One such vital truth that has long been known is the idea of heroism; but in "normal" scholarly times we never thought of making much out of it, of parading it, or of using it as a central concept. Yet the popular mind always knew how important it was: as William James -- who covered just about everything -- remarked at the turn of the century: "mankind's common instinct for reality...has always held the world to be essentially a theatre for heroism." Not only the popular mind knew, but philosophers of all ages, and in our culture especially Emerson and Nietzsche -- which is why we still thrill to them: we like to be reminded that our central calling, our main task on this planet, is the heroic.
One way of looking at the whole development of social science since Marx and of psychology since Freud is that it represents a massive detailing and clarification of the problem of human heroism. This perspective sets the tone for the seriousness of our discussion: we now have the scientific underpinning for a true understanding of the nature of heroism and its place in human life. If "mankind's common instinct for reality" is right, we have achieved the remarkable feat of exposing that reality in a scientific way.

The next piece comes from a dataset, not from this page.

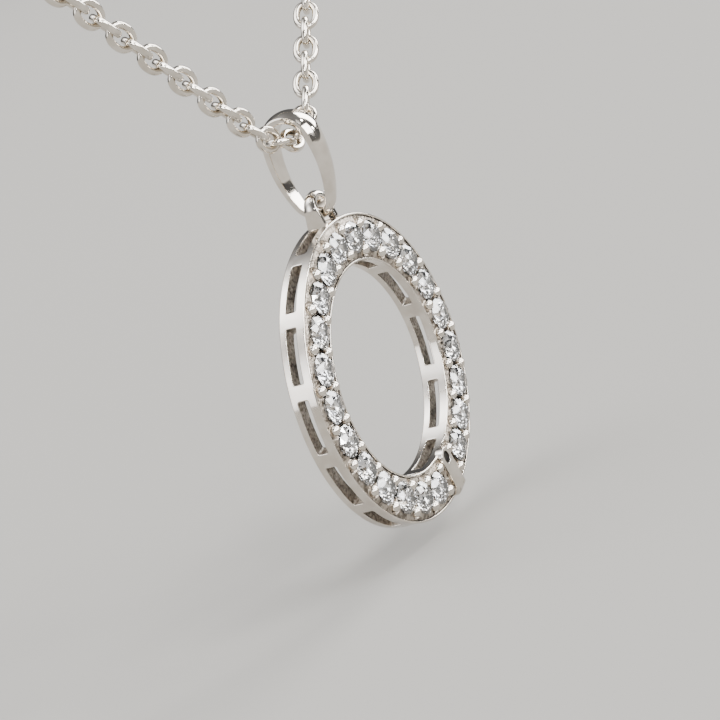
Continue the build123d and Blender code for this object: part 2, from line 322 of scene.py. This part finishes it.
def windowCells(wall, shape):
    # rows go from the cell's border to the window, over a round edge, through the reveal and back out,
    # as loops of (distance along the wall, depth), each with a sink inwards from the wall's face
    half = pi * wall["face"] / wall["posts"]
    opening = half - shape["postWidth"] / 2
    corner, edge, lip = (shape[key] for key in ("windowCorner", "windowEdge", "channelEdge"))
    thick = circle["wall"]

    def loop(outset):
        return roundedLoop(opening, circle["plateBack"], circle["railFront"], corner, corner, -outset,
                           shape["loopSteps"])

    border = loop(shape["borderOutset"])  # reaches past the cell on every side, and is cut back to it
    border = np.column_stack([
        border[:, 0].clip(-half, half), border[:, 1].clip(shape["borderFront"], shape["borderBack"])])
    edgeRows = [(loop(edge * (1 - sin(t))), edge * (1 - cos(t))) for t in np.radians([0, 30, 60, 90])]
    revealRows = [(loop(0.0), thick * share) for share in shape["revealShares"]]
    lipRows = [(loop(lip * (1 - cos(t))), thick - lip * (1 - sin(t))) for t in np.radians([0, 45, 90])]
    rows = [(border, 0.0), (loop(edge + shape["hold"]), 0.0), *edgeRows, *revealRows, *lipRows,
            (border, thick)]
    # the channel lip and the wall's face towards the channel are painted dark, as painted shade
    kinds = np.repeat([polished, cast, channel], [len(edgeRows) + 1, len(revealRows), len(lipRows) + 1])
    loops = np.stack([row for row, sink in rows])
    sinks = np.array([sink for row, sink in rows])[:, None]
    centres = radians(wall["turn"]) + (np.arange(wall["posts"]) + 0.5) * 2 * pi / wall["posts"]
    angles = centres[:, None, None] + loops[None, :, :, 0] / wall["face"]
    grid = onCircle(0.0, loops[None, :, :, 1], wall["face"] + wall["inwards"] * sinks[None], angles)
    steps = np.unique(border[border[:, 1] == shape["borderBack"], 0].round(6))[:-1] / wall["face"]
    return grid, kinds, (centres[:, None] + steps).ravel()  # with the angles of the border's points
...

One of the key concepts for understanding man's urge to heroism is the idea of "narcissism." As Erich Fromm has so well reminded us, this idea is one of Freud's great and lasting contributions. Freud discovered that each of us repeats the tragedy of the mythical Greek Narcissus: we are hopelessly absorbed with ourselves. If we care about anyone it is usually ourselves first of all. As Aristotle somewhere put it: luck is when the guy next to you gets hit with the arrow. Twenty-five hundred years of history have not changed man's basic narcissism; most of the time, for most of us, this is still a workable definition of luck. It is one of the meaner aspects of narcissism that we feel that practically everyone is expendable except ourselves. We should feel prepared, as Emerson once put it, to recreate the whole world out of ourselves even if no one else existed. The thought frightens us; we don't know how we could do it without others -- yet at bottom the basic resource is there: we could suffice alone if need be, if we could trust ourselves as Emerson wanted. And if we don't feel this trust emotionally, still most of us would struggle to survive with all our powers, no matter how many around us died. Our organism is ready to fill the world all alone, even if our mind shrinks at the thought. This narcissism is what keeps men marching into point-blank fire in wars: at heart one doesn't feel that he will die, he only feels sorry for the man next to him. Freud's explanation for this was that the unconscious does not know death or time: in man's physiochemical, inner organic recesses he feels immortal.
None of these observations implies human guile. Man does not seem able to "help" his selfishness; it seems to come from his animal nature. Through countless ages of evolution the organism has had to protect its own integrity; it had its own physiochemical identity and was dedicated to preserving it. This is one of the main problems in organ transplants: the organism protects itself against foreign matter, even if it is a new heart that would keep it alive. The protoplasm itself harbors its own, nurtures itself against the world, against invasions of its integrity.